◆ SOURCE EXCERPT:

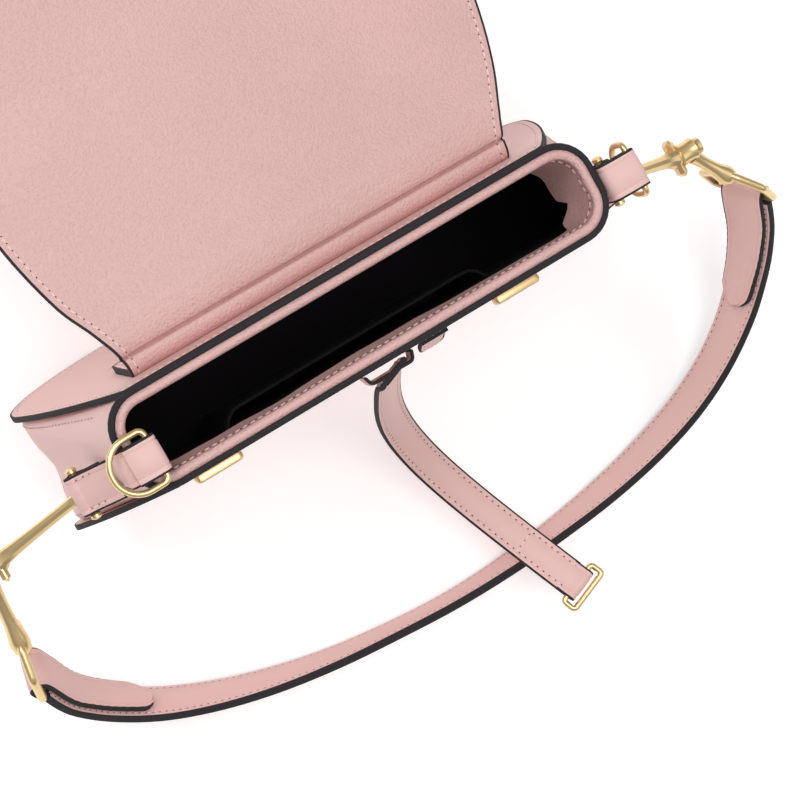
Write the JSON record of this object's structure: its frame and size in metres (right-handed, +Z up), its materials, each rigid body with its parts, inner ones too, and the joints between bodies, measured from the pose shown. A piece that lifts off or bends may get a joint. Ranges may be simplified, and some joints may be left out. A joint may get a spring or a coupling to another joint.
{
  "type": "crossbody purse",
  "caption": "Upright pink leather purse with a fold-over flap lying open, a leather shoulder strap on gold side rods and a closing strap.",
  "frame": {"origin": "middle of the flat base that the purse stands on", "axes": "+X along the purse to its right end, -Y out of its front, +Z up through its mouth"},
  "size_m": [0.3887, 0.4277, 0.1773],
  "materials": {
    "pink_leather": "fine pebble grain with a soft sheen",
    "pink_lining_leather": "smooth with a soft sheen",
    "edge_paint": "glossy painted edge",
    "black_twill": "fine twill",
    "zip_tape": "woven tape",
    "zip_teeth": "coil",
    "fibre_board": "hidden",
    "magnet_steel": "hidden",
    "gold_metal": "pale polished gold plate"
  },
  "bodies": {
    "bag_body": {"front_panel": "pink_leather", "back_panel": "pink_leather", "gusset": "pink_leather", "front_board": "fibre_board", "back_board": "fibre_board", "base_board": "fibre_board", "body_magnet": "magnet_steel", "lining": "black_twill", "rim_facing": "pink_lining_leather", "rim_piping": "edge_paint", "rim_binding": "pink_lining_leather", "slip_pocket": "black_twill", "slip_pocket_trim": "black_twill", "zip_tape": "zip_tape", "zip_teeth": "zip_teeth", "strap_keeper": "pink_leather", "closure_strap_root": "pink_leather", "front_tongue": "pink_leather", "left_front_bar": "gold_metal", "right_front_bar": "gold_metal", "flap_anchor": "pink_leather", "left_tab_anchor": "pink_leather", "right_tab_anchor": "pink_leather", "left_side_loop": "pink_leather", "right_side_loop": "pink_leather", "left_loop_pin": "gold_metal", "right_loop_pin": "gold_metal", "left_side_rod": "gold_metal", "right_side_rod": "gold_metal"},
    "flap_neck": {"flap_neck_outer": "pink_leather", "flap_neck_lining": "pink_lining_leather"},
    "flap_bridge": {"flap_bridge_outer": "pink_leather", "flap_bridge_lining": "pink_lining_leather"},
    "flap_front": {"flap_front_outer": "pink_leather", "flap_front_lining": "pink_lining_leather", "flap_magnet": "magnet_steel"},
    "left_ring_tab": {"left_ring_tab": "pink_leather"},
    "left_d_ring": {"left_d_ring": "gold_metal"},
    "right_ring_tab": {"right_ring_tab": "pink_leather"},
    "right_d_ring": {"right_d_ring": "gold_metal"},
    "shoulder_strap": {"shoulder_strap": "pink_leather", "left_strap_fold": "pink_leather", "right_strap_fold": "pink_leather", "left_strap_return": "pink_leather", "right_strap_return": "pink_leather", "left_strap_ring": "gold_metal", "right_strap_ring": "gold_metal", "left_strap_link": "gold_metal", "right_strap_link": "gold_metal"},
    "closure_strap_upper": {"closure_strap_upper": "pink_leather"},
    "closure_strap_lower": {"closure_strap_lower": "pink_leather"},
    "closure_clasp": {"closure_clasp": "gold_metal"},
    "zip_slider": {"zip_slider": "gold_metal"},
    "zip_puller": {"zip_puller": "gold_metal"}
  },
  "joints": [
    {"name": "flap_hinge", "type": "hinge", "parent": "bag_body", "child": "flap_neck", "pos_m": [0, 0.028, 0.15], "axis": [1, 0, 0], "range_deg": [-12, 90]},
    {"name": "flap_bridge_fold", "type": "hinge", "parent": "flap_neck", "child": "flap_bridge", "pos_m": [0, 0.059, 0.15], "axis": [1, 0, 0], "range_deg": [-12, 90]},
    {"name": "flap_front_fold", "type": "hinge", "parent": "flap_bridge", "child": "flap_front", "pos_m": [0, 0.135, 0.15], "axis": [1, 0, 0], "range_deg": [-12, 90]},
    {"name": "closure_strap_fold", "type": "hinge", "parent": "bag_body", "child": "closure_strap_upper", "pos_m": [0, -0.0276, 0.1518], "axis": [0.9336, 0.3584, 0], "range_deg": [-1.68, 12.6]},
    {"name": "closure_strap_knee", "type": "hinge", "parent": "closure_strap_upper", "child": "closure_strap_lower", "pos_m": [0.011, -0.05626, 0.0656], "axis": [0.9336, 0.3584, 0], "range_deg": [-12.6, 1.68]},
    {"name": "closure_clasp_hinge", "type": "hinge", "parent": "closure_strap_lower", "child": "closure_clasp", "pos_m": [0.05327, -0.16637, 0.03993], "axis": [0.9336, 0.3584, 0], "range_deg": [-60, 60]},
    {"name": "shoulder_strap_swing", "type": "hinge", "parent": "bag_body", "child": "shoulder_strap", "pos_m": [0, -0.017, 0.104], "axis": [-1, 0, 0], "range_deg": [0, 120], "deforming": ["closure_strap_lower", "closure_clasp"]},
    {"name": "left_ring_tab_fold", "type": "hinge", "parent": "bag_body", "child": "left_ring_tab", "pos_m": [-0.11, -0.005, 0.1716], "axis": [0, 1, 0], "range_deg": [-75, 0]},
    {"name": "left_d_ring_swing", "type": "hinge", "parent": "left_ring_tab", "child": "left_d_ring", "pos_m": [-0.098, -0.005, 0.1742], "axis": [0, -1, 0], "range_deg": [-150, 0]},
    {"name": "right_ring_tab_fold", "type": "hinge", "parent": "bag_body", "child": "right_ring_tab", "pos_m": [0.111, -0.005, 0.1716], "axis": [0, 1, 0], "range_deg": [-75, 0]},
    {"name": "right_d_ring_swing", "type": "hinge", "parent": "right_ring_tab", "child": "right_d_ring", "pos_m": [0.1236, -0.005, 0.1706], "axis": [0, 1, 0], "range_deg": [-100, 20]},
    {"name": "zip_slide", "type": "slide", "parent": "bag_body", "child": "zip_slider", "axis": [1, 0, 0], "range_m": [-0.092, 0.034]},
    {"name": "zip_puller_swing", "type": "hinge", "parent": "zip_slider", "child": "zip_puller", "pos_m": [0.028, 0.01194, 0.127], "axis": [1, 0, 0], "range_deg": [-130, 0]}
  ],
  "couplings": [
    {"joint": "flap_bridge_fold", "follows": "flap_hinge", "ratio": 1},
    {"joint": "flap_front_fold", "follows": "flap_hinge", "ratio": 1},
    {"joint": "closure_strap_fold", "follows": "flap_hinge", "ratio": 0.14},
    {"joint": "closure_strap_knee", "follows": "flap_hinge", "ratio": -0.14}
  ]
}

◆ PROMPT: Return all the data exactly as given.

◆ RESPONSE TO THE TASK:
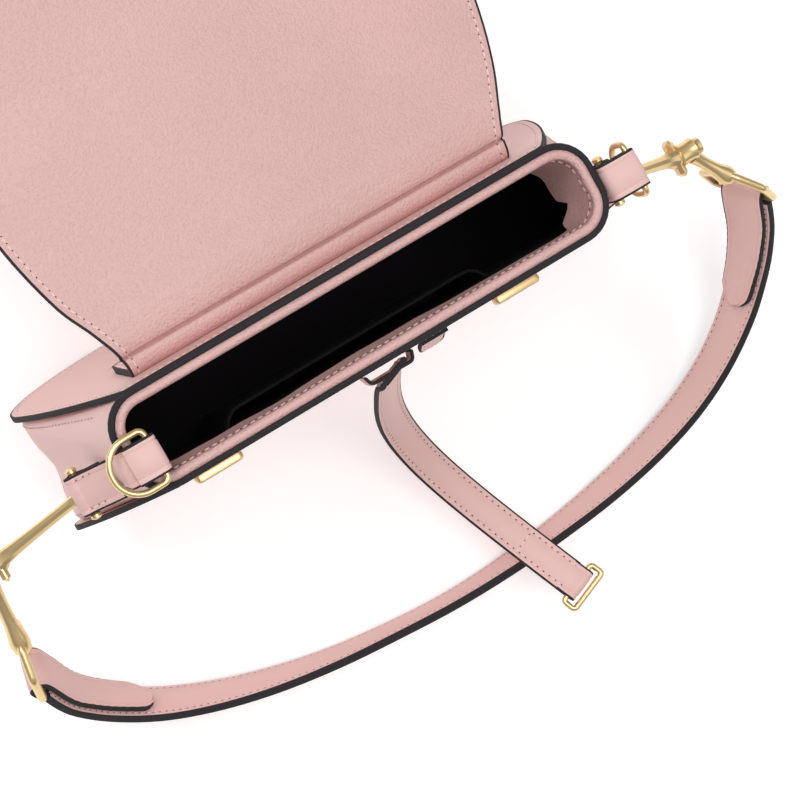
Write the JSON record of this object's structure: its frame and size in metres (right-handed, +Z up), its materials, each rigid body with its parts, inner ones too, and the joints between bodies, measured from the pose shown. A piece that lifts off or bends may get a joint. Ranges may be simplified, and some joints may be left out. A joint may get a spring or a coupling to another joint.
{
  "type": "crossbody purse",
  "caption": "Upright pink leather purse with a fold-over flap lying open, a leather shoulder strap on gold side rods and a closing strap.",
  "frame": {"origin": "middle of the flat base that the purse stands on", "axes": "+X along the purse to its right end, -Y out of its front, +Z up through its mouth"},
  "size_m": [0.3887, 0.4277, 0.1773],
  "materials": {
    "pink_leather": "fine pebble grain with a soft sheen",
    "pink_lining_leather": "smooth with a soft sheen",
    "edge_paint": "glossy painted edge",
    "black_twill": "fine twill",
    "zip_tape": "woven tape",
    "zip_teeth": "coil",
    "fibre_board": "hidden",
    "magnet_steel": "hidden",
    "gold_metal": "pale polished gold plate"
  },
  "bodies": {
    "bag_body": {"front_panel": "pink_leather", "back_panel": "pink_leather", "gusset": "pink_leather", "front_board": "fibre_board", "back_board": "fibre_board", "base_board": "fibre_board", "body_magnet": "magnet_steel", "lining": "black_twill", "rim_facing": "pink_lining_leather", "rim_piping": "edge_paint", "rim_binding": "pink_lining_leather", "slip_pocket": "black_twill", "slip_pocket_trim": "black_twill", "zip_tape": "zip_tape", "zip_teeth": "zip_teeth", "strap_keeper": "pink_leather", "closure_strap_root": "pink_leather", "front_tongue": "pink_leather", "left_front_bar": "gold_metal", "right_front_bar": "gold_metal", "flap_anchor": "pink_leather", "left_tab_anchor": "pink_leather", "right_tab_anchor": "pink_leather", "left_side_loop": "pink_leather", "right_side_loop": "pink_leather", "left_loop_pin": "gold_metal", "right_loop_pin": "gold_metal", "left_side_rod": "gold_metal", "right_side_rod": "gold_metal"},
    "flap_neck": {"flap_neck_outer": "pink_leather", "flap_neck_lining": "pink_lining_leather"},
    "flap_bridge": {"flap_bridge_outer": "pink_leather", "flap_bridge_lining": "pink_lining_leather"},
    "flap_front": {"flap_front_outer": "pink_leather", "flap_front_lining": "pink_lining_leather", "flap_magnet": "magnet_steel"},
    "left_ring_tab": {"left_ring_tab": "pink_leather"},
    "left_d_ring": {"left_d_ring": "gold_metal"},
    "right_ring_tab": {"right_ring_tab": "pink_leather"},
    "right_d_ring": {"right_d_ring": "gold_metal"},
    "shoulder_strap": {"shoulder_strap": "pink_leather", "left_strap_fold": "pink_leather", "right_strap_fold": "pink_leather", "left_strap_return": "pink_leather", "right_strap_return": "pink_leather", "left_strap_ring": "gold_metal", "right_strap_ring": "gold_metal", "left_strap_link": "gold_metal", "right_strap_link": "gold_metal"},
    "closure_strap_upper": {"closure_strap_upper": "pink_leather"},
    "closure_strap_lower": {"closure_strap_lower": "pink_leather"},
    "closure_clasp": {"closure_clasp": "gold_metal"},
    "zip_slider": {"zip_slider": "gold_metal"},
    "zip_puller": {"zip_puller": "gold_metal"}
  },
  "joints": [
    {"name": "flap_hinge", "type": "hinge", "parent": "bag_body", "child": "flap_neck", "pos_m": [0, 0.028, 0.15], "axis": [1, 0, 0], "range_deg": [-12, 90]},
    {"name": "flap_bridge_fold", "type": "hinge", "parent": "flap_neck", "child": "flap_bridge", "pos_m": [0, 0.059, 0.15], "axis": [1, 0, 0], "range_deg": [-12, 90]},
    {"name": "flap_front_fold", "type": "hinge", "parent": "flap_bridge", "child": "flap_front", "pos_m": [0, 0.135, 0.15], "axis": [1, 0, 0], "range_deg": [-12, 90]},
    {"name": "closure_strap_fold", "type": "hinge", "parent": "bag_body", "child": "closure_strap_upper", "pos_m": [0, -0.0276, 0.1518], "axis": [0.9336, 0.3584, 0], "range_deg": [-1.68, 12.6]},
    {"name": "closure_strap_knee", "type": "hinge", "parent": "closure_strap_upper", "child": "closure_strap_lower", "pos_m": [0.011, -0.05626, 0.0656], "axis": [0.9336, 0.3584, 0], "range_deg": [-12.6, 1.68]},
    {"name": "closure_clasp_hinge", "type": "hinge", "parent": "closure_strap_lower", "child": "closure_clasp", "pos_m": [0.05327, -0.16637, 0.03993], "axis": [0.9336, 0.3584, 0], "range_deg": [-60, 60]},
    {"name": "shoulder_strap_swing", "type": "hinge", "parent": "bag_body", "child": "shoulder_strap", "pos_m": [0, -0.017, 0.104], "axis": [-1, 0, 0], "range_deg": [0, 120], "deforming": ["closure_strap_lower", "closure_clasp"]},
    {"name": "left_ring_tab_fold", "type": "hinge", "parent": "bag_body", "child": "left_ring_tab", "pos_m": [-0.11, -0.005, 0.1716], "axis": [0, 1, 0], "range_deg": [-75, 0]},
    {"name": "left_d_ring_swing", "type": "hinge", "parent": "left_ring_tab", "child": "left_d_ring", "pos_m": [-0.098, -0.005, 0.1742], "axis": [0, -1, 0], "range_deg": [-150, 0]},
    {"name": "right_ring_tab_fold", "type": "hinge", "parent": "bag_body", "child": "right_ring_tab", "pos_m": [0.111, -0.005, 0.1716], "axis": [0, 1, 0], "range_deg": [-75, 0]},
    {"name": "right_d_ring_swing", "type": "hinge", "parent": "right_ring_tab", "child": "right_d_ring", "pos_m": [0.1236, -0.005, 0.1706], "axis": [0, 1, 0], "range_deg": [-100, 20]},
    {"name": "zip_slide", "type": "slide", "parent": "bag_body", "child": "zip_slider", "axis": [1, 0, 0], "range_m": [-0.092, 0.034]},
    {"name": "zip_puller_swing", "type": "hinge", "parent": "zip_slider", "child": "zip_puller", "pos_m": [0.028, 0.01194, 0.127], "axis": [1, 0, 0], "range_deg": [-130, 0]}
  ],
  "couplings": [
    {"joint": "flap_bridge_fold", "follows": "flap_hinge", "ratio": 1},
    {"joint": "flap_front_fold", "follows": "flap_hinge", "ratio": 1},
    {"joint": "closure_strap_fold", "follows": "flap_hinge", "ratio": 0.14},
    {"joint": "closure_strap_knee", "follows": "flap_hinge", "ratio": -0.14}
  ]
}